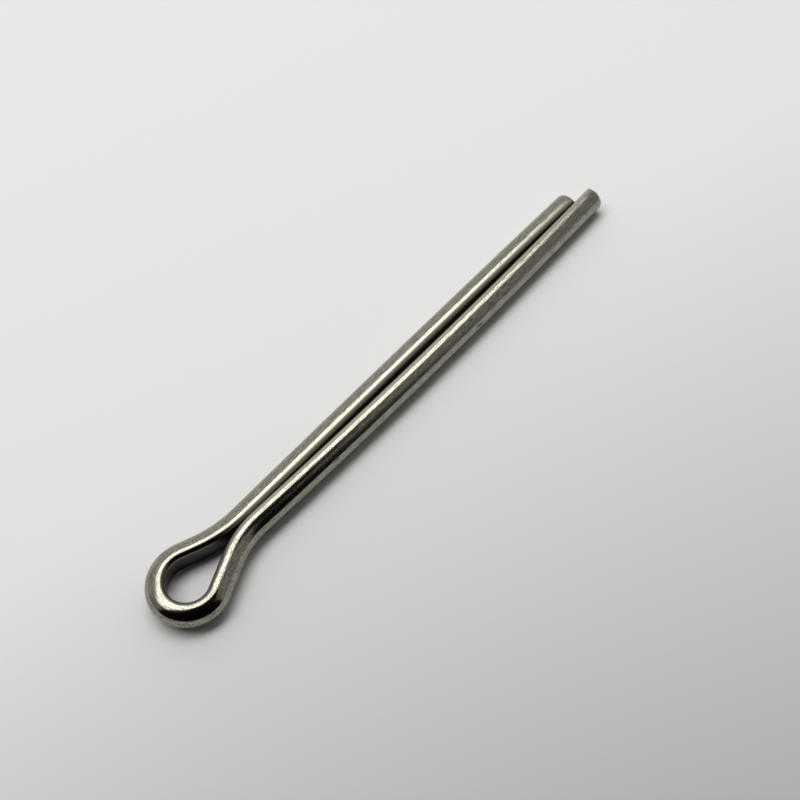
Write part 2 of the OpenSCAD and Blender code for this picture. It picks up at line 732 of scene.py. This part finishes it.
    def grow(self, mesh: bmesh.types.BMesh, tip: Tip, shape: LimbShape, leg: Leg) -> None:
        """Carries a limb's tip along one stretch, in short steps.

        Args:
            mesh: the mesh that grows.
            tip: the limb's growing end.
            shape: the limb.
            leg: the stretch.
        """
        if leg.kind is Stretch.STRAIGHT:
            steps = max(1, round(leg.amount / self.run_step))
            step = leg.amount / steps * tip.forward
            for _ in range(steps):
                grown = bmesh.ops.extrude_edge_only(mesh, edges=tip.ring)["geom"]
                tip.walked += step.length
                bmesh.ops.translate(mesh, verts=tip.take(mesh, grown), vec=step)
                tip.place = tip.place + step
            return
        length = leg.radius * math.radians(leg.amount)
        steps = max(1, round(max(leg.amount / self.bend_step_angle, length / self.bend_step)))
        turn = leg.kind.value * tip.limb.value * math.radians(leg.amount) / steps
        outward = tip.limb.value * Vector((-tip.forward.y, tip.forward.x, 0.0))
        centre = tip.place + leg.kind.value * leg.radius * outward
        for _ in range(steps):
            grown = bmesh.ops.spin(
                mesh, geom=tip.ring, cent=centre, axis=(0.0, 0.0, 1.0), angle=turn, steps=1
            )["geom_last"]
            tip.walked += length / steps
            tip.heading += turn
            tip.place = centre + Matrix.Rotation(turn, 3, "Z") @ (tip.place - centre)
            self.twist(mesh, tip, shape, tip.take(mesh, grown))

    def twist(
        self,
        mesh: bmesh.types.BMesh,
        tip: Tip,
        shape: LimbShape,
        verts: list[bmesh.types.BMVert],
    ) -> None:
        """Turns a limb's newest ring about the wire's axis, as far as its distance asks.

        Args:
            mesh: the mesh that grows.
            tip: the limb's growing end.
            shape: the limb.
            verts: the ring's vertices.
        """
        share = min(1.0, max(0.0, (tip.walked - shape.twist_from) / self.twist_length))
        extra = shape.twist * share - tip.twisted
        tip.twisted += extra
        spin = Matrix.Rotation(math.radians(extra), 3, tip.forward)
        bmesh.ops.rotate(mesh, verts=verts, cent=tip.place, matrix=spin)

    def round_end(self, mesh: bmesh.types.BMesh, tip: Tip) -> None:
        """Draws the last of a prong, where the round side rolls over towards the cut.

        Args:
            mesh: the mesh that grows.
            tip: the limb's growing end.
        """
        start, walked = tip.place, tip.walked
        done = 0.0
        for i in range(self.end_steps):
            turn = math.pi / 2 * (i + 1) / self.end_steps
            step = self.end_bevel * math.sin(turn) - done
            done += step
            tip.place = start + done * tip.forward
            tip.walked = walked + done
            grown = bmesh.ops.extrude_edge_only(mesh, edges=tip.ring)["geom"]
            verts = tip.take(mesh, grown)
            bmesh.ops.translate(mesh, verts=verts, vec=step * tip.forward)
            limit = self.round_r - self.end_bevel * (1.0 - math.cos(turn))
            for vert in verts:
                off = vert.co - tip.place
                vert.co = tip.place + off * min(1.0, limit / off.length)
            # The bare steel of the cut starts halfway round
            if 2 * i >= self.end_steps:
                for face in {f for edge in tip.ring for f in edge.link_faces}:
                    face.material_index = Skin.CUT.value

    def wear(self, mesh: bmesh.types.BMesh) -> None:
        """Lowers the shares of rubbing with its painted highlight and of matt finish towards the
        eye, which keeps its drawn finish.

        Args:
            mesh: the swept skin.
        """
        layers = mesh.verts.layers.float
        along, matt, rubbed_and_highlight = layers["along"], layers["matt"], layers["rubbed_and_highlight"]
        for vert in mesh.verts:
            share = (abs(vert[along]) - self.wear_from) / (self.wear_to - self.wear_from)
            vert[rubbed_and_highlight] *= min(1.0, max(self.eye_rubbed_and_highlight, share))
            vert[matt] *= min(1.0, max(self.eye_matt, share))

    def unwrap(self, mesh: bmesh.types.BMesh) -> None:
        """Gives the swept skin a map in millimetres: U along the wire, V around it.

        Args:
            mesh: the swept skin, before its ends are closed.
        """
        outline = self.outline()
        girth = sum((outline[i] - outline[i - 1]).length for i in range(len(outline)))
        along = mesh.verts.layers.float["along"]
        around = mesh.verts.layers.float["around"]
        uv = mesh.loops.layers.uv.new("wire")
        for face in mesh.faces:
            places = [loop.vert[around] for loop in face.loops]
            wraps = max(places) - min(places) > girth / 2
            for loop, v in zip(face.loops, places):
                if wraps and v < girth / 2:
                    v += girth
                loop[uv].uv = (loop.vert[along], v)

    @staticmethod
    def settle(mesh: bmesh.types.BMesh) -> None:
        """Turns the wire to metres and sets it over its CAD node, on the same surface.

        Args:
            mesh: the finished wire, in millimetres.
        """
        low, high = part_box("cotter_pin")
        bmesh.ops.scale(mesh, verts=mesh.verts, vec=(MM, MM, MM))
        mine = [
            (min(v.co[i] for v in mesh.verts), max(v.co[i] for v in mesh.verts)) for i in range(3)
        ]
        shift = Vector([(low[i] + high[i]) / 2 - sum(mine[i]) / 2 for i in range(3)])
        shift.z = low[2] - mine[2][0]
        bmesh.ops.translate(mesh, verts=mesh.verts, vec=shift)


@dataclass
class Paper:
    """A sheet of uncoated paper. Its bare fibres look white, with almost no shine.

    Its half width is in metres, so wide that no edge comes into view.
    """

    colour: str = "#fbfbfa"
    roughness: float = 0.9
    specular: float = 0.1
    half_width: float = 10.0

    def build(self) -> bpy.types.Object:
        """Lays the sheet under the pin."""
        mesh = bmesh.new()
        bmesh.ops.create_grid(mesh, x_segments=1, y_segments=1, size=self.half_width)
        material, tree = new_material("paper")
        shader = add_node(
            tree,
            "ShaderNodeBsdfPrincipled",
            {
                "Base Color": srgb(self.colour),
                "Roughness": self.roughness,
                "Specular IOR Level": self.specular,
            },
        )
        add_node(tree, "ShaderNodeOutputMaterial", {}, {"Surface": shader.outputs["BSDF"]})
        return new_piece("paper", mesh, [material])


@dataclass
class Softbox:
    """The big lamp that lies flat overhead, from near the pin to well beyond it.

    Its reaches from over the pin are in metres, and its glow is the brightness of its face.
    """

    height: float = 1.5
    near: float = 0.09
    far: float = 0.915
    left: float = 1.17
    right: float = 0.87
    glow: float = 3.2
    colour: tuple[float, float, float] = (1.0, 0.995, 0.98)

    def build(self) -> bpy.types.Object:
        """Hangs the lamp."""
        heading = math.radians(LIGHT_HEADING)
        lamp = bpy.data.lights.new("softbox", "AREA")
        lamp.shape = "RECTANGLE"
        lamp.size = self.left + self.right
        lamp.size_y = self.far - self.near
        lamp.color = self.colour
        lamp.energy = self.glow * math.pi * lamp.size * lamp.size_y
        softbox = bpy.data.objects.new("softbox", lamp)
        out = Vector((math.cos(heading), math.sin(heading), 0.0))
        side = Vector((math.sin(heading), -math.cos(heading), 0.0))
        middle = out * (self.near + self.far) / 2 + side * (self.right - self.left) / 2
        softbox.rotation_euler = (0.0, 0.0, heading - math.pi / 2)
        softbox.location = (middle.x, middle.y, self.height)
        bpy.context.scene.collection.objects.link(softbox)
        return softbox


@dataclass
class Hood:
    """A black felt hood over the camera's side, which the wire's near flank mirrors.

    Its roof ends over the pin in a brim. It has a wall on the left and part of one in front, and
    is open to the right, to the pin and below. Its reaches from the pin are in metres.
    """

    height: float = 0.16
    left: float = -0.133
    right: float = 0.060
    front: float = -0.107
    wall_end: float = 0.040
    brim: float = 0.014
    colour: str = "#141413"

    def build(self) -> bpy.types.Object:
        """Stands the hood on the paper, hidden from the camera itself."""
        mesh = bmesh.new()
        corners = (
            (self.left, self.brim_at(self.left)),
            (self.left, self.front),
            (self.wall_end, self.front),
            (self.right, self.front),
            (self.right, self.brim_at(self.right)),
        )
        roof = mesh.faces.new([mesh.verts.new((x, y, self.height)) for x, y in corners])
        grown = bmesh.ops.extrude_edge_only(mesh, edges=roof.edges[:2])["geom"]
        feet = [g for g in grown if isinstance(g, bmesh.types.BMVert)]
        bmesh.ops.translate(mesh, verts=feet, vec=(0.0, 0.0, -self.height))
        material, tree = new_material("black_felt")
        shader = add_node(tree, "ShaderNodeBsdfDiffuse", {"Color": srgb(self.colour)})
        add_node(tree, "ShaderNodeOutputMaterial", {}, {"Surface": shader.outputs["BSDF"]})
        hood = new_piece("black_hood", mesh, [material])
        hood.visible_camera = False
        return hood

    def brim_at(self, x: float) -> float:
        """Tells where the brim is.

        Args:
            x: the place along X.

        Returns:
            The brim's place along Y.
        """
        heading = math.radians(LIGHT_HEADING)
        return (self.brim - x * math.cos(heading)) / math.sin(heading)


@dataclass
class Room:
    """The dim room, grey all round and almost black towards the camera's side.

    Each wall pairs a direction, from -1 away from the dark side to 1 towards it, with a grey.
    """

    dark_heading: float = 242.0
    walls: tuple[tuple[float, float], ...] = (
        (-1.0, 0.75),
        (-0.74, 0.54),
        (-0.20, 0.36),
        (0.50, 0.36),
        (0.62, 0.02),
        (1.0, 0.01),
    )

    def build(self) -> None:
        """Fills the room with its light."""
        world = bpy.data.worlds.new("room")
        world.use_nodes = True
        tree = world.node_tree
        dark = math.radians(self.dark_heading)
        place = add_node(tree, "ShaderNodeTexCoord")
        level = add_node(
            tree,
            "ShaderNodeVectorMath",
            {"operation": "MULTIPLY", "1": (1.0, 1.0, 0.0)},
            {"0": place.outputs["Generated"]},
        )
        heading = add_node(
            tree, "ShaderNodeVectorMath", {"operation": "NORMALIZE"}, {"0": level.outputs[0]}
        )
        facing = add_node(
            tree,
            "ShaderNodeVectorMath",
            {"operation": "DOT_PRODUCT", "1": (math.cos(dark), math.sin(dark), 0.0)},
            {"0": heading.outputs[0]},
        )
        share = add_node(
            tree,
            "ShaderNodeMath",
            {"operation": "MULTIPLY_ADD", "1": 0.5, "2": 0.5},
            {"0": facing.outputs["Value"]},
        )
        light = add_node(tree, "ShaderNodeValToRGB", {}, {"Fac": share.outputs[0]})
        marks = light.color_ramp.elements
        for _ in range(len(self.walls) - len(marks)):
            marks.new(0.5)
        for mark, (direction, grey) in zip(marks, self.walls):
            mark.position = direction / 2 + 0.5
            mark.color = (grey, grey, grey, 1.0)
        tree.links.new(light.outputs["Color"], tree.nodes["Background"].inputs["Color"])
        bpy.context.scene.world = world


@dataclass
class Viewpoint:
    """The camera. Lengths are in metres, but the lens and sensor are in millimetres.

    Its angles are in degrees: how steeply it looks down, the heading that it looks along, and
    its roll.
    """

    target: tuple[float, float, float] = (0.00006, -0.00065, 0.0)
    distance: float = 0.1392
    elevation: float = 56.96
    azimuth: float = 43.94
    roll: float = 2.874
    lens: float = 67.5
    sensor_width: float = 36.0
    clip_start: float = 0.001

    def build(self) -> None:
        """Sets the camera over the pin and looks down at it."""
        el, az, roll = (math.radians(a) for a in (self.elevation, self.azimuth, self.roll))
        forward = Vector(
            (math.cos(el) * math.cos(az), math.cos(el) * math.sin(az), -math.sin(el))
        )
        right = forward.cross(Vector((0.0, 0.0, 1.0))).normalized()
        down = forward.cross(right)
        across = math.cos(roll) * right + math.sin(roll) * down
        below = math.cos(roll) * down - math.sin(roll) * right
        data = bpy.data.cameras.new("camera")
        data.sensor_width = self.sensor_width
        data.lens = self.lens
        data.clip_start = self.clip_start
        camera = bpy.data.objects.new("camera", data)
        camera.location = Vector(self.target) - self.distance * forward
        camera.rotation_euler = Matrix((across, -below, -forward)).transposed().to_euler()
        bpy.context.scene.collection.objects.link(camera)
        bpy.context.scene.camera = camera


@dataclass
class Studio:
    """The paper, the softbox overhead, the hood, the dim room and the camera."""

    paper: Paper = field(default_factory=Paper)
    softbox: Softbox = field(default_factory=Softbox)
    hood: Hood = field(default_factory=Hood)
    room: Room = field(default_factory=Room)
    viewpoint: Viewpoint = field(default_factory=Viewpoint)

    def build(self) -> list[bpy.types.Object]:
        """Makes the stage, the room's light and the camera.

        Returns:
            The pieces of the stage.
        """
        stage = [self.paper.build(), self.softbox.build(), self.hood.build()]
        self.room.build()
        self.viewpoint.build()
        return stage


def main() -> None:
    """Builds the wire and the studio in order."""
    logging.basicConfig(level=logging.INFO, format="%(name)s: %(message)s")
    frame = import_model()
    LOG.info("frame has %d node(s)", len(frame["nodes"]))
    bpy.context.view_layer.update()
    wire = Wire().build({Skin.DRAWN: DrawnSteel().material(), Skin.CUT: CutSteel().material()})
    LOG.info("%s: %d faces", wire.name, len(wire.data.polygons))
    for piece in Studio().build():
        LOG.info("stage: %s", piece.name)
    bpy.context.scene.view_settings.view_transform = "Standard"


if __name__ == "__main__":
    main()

• _Given problem_
Look at the material above and copy, word for word, its lines from the first through the one containing "in short steps.".

• _Worked answer_
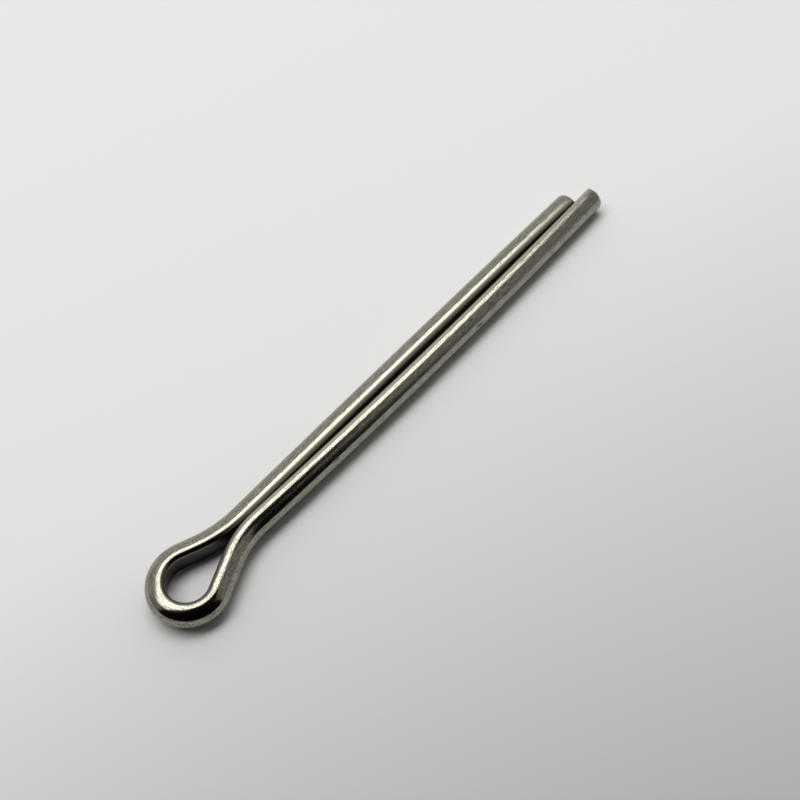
Write part 2 of the OpenSCAD and Blender code for this picture. It picks up at line 732 of scene.py. This part finishes it.
    def grow(self, mesh: bmesh.types.BMesh, tip: Tip, shape: LimbShape, leg: Leg) -> None:
        """Carries a limb's tip along one stretch, in short steps.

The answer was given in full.